(2) So at the opening scene, Schofield opens his eyes as Blake is given the order and then closes them again. I always though it was him actually hoping Blake wouldn't pick him. I just love how he's portrayed as this pretty efficient soldier (even as a leader?) but just doesn't want to be. Doesn't even want to go on a mission. Like his trauma is so all encompassing it took over any sense of duty. Couldn't really say it right in english tbh.
i don’t know if tumblr has done that thing again where it eats the first message someone sends or if this is the second part of that other ask you sent me that’s still in my inbox, but EITHER WAY! i love this so much.

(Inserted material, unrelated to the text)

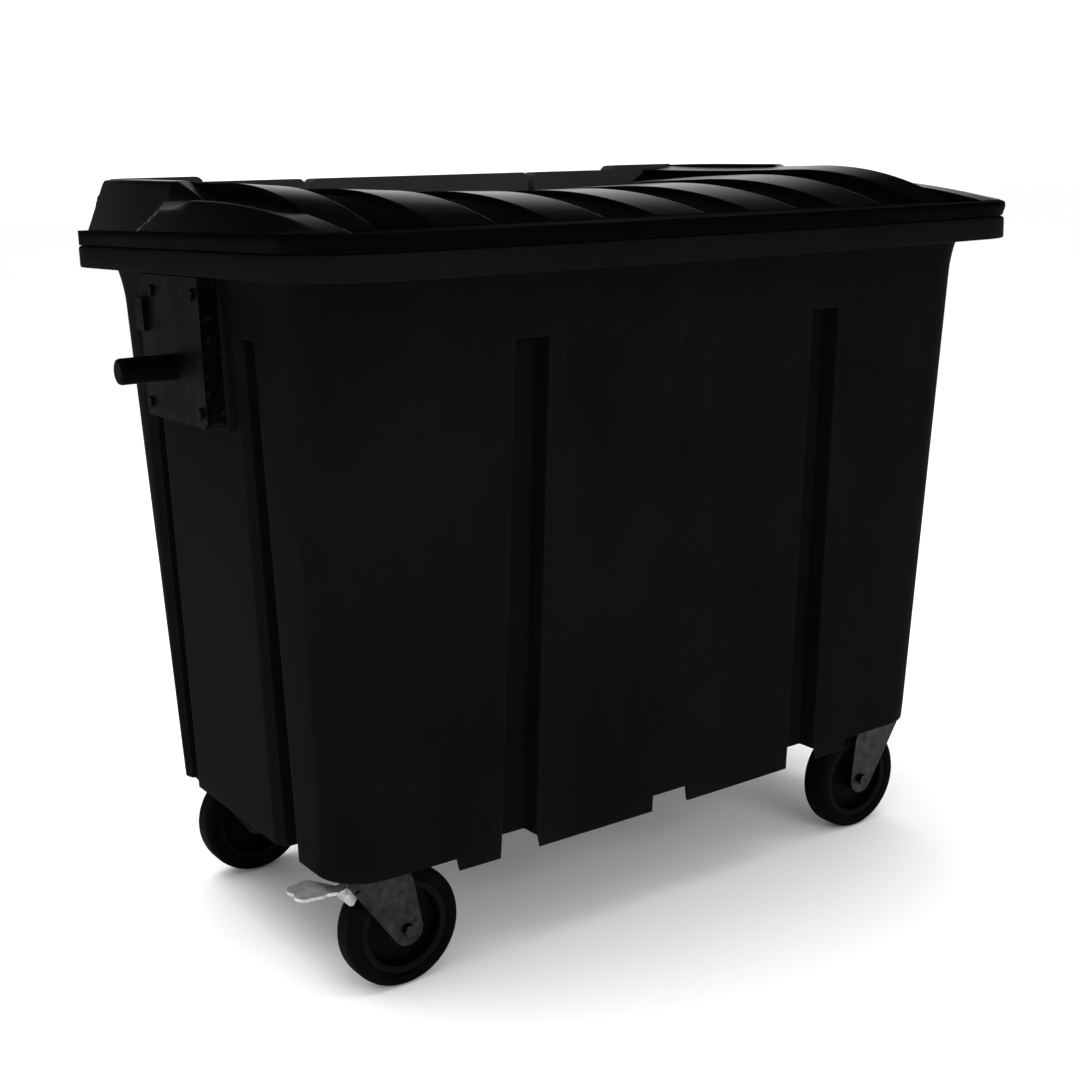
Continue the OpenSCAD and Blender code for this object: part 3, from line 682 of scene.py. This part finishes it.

even though i believe something different, that he was closing his eyes so blake didn’t feel pressured to choose him if there was the slim chance it actually was something nice, i am absolutely in love with the way you’ve written this and the idea that he didn’t just close them because he didn’t want to be picked, but because his trauma had literally overruled his natural honour. i am in love.
because scho was absolutely written as a leader, not least in the scene with the bogged truck: he was older than the vast majority of the boys and he was an NCO in charge of a small section, but even if he wasn’t, i firmly believe scho would still have seen himself as someone older and therefore responsible for them - responsible to protect them and give his life for them if need be, and that’s the one thing that he didn’t lose to his trauma. even if he became a quiet recluse on the fringes of the battalion, he still watched over them.

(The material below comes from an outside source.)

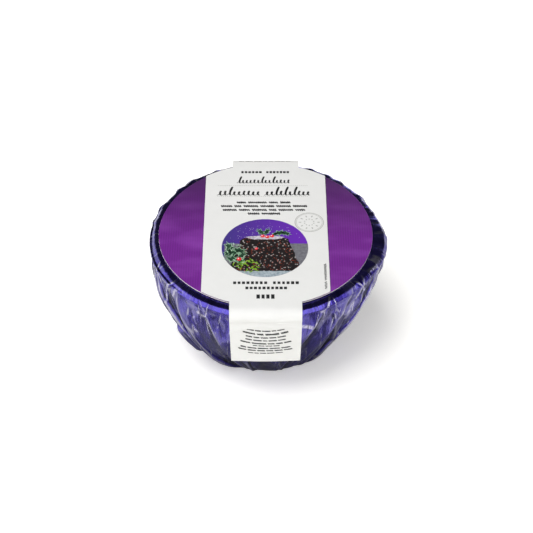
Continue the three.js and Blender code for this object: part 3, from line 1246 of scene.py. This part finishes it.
@dataclass
class LabelText:
    """The rows of print, as plain marks where the words would be."""

    press: Press
    rows: Sequence[PrintedRow] = (
        PrintedRow(Row.SCRIBBLE, 60.6, -15.0, 14.0, 1.1, weight=1.3),
        PrintedRow(Row.BLOCKS, 50.2, -14.0, 13.4, 1.9),
        PrintedRow(Row.FLOURISH, 42.3, -15.6, 13.8, 5.7),
        PrintedRow(Row.DOTS, 38.3, -26.6, 23.0, 0.5),
        PrintedRow(Row.FLOURISH, 32.2, -26.3, 24.9, 7.2, weight=1.15),
        PrintedRow(Row.DOTS, 29.0, -26.6, 23.0, 0.5),
        PrintedRow(Row.SCRIBBLE, 23.8, -15.9, 13.6, 1.9, weight=1.85),
        PrintedRow(Row.SCRIBBLE, 20.7, -24.5, 22.7, 1.9, weight=1.85),
        PrintedRow(Row.SCRIBBLE, 17.5, -23.4, 21.6, 1.9, weight=1.85),
        PrintedRow(Row.SCRIBBLE, 14.4, -9.7, 7.9, 1.9, weight=1.85),
        PrintedRow(Row.BLOCKS, -40.5, -17.2, 17.5, 2.1),
        PrintedRow(Row.BLOCKS, -44.4, -10.8, 11.3, 2.1),
        PrintedRow(Row.BLOCKS, -50.8, -5.1, 4.9, 3.3, weight=1.5),
    )
    strap_rows: Sequence[PrintedRow] = (
        PrintedRow(Row.SCRIBBLE, -73.4, -9.6, 9.6, 1.0, weight=1.5),
        PrintedRow(Row.SCRIBBLE, -76.1, -11.8, 11.6, 1.5, weight=2),
        PrintedRow(Row.SCRIBBLE, -78.9, -10.2, 10.3, 1.1, weight=1.7),
        PrintedRow(Row.SCRIBBLE, -81.6, -10.4, 10.2, 1.1, weight=1.9),
        PrintedRow(Row.SCRIBBLE, -84.5, -13.0, 13.2, 1.3, weight=2.0),
        PrintedRow(Row.SCRIBBLE, -86.8, -6.6, 7.2, 1.0, weight=1.6),
        PrintedRow(Row.SCRIBBLE, -89.4, -13.0, 12.8, 1.3, weight=2.2),
        PrintedRow(Row.SCRIBBLE, -91.9, -14.2, 13.8, 1.3, weight=2.2),
        PrintedRow(Row.SCRIBBLE, -94.6, -9.2, 8.9, 1.0, weight=1.6),
    )
    strap_sag: float = 0.018  # the strap's rows hang in the middle like a smile, by this for each mm squared
    strap_tilt: float = -0.02

    def words(self, row: PrintedRow, rng: np.random.Generator, mean: float, gap: float) -> list[tuple[float, float]]:
        """Divides a row into words of uneven length.

        Args:
            row: The row.
            rng: Source of the uneven lengths.
            mean: Mean length of a word.
            gap: The space between two words.

        Returns:
            The start and end of each word.
        """
        count = max(1, round((row.right - row.left + gap) / (mean + gap)))
        shares = rng.uniform(0.6, 1.5, count)
        lengths = shares / shares.sum() * (row.right - row.left - gap * (count - 1))
        starts = row.left + np.concatenate([[0], np.cumsum(lengths + gap)])[:-1]
        return [(float(s), float(s + n)) for s, n in zip(starts, lengths)]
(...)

it may have been an irrational burden of responsibility that he placed upon his own shoulders - he was a lance corporal, no one had asked it of him; it was barely expected. and before the somme, he may very well have been different. but when he survived and so many different, when he came out of it hollow and saw all these new, bright-eyed, innocent boys jumping off trucks and into the mud of the front for the very first time, it became his life’s duty, his sole reason for being: to protect them. even when they didn’t know he was doing so. even when no one thanked him for it. he couldn’t take care of himself, he couldn’t heal himself or any of the boys he’d seen die around him. but he could silently watch over the ones who were left.
and i love the idea of him getting to a point where even that reason for being becomes blurred and faded, where the trauma takes over even that - and he’s so empty, so frightened, so numb, that he can’t face the thought of being picked for something, even if that means one of the bright-eyed boys has to go, even if it’s selfish and he loathes himself for it.
because even if trauma has robbed him of his mission to watch over all those boys, even if he’s given all that up in the face of grey, bone-deep fatigue, it hasn’t robbed him of his desperate need to watch over blake. blake has come to encompass all those boys for him - the ones he couldn’t save and the ones still living. he’s come to represent all of them, and slowly scho’s focus shifts from devoting his life to devoting his life to blake, for as long as the war still aches on (and after). he’d let the whole battalion fall before a machine gun if it meant he could protect blake. it becomes his quiet, selfish obsession, the thing that gets him through each day even more than the photos in his pocket.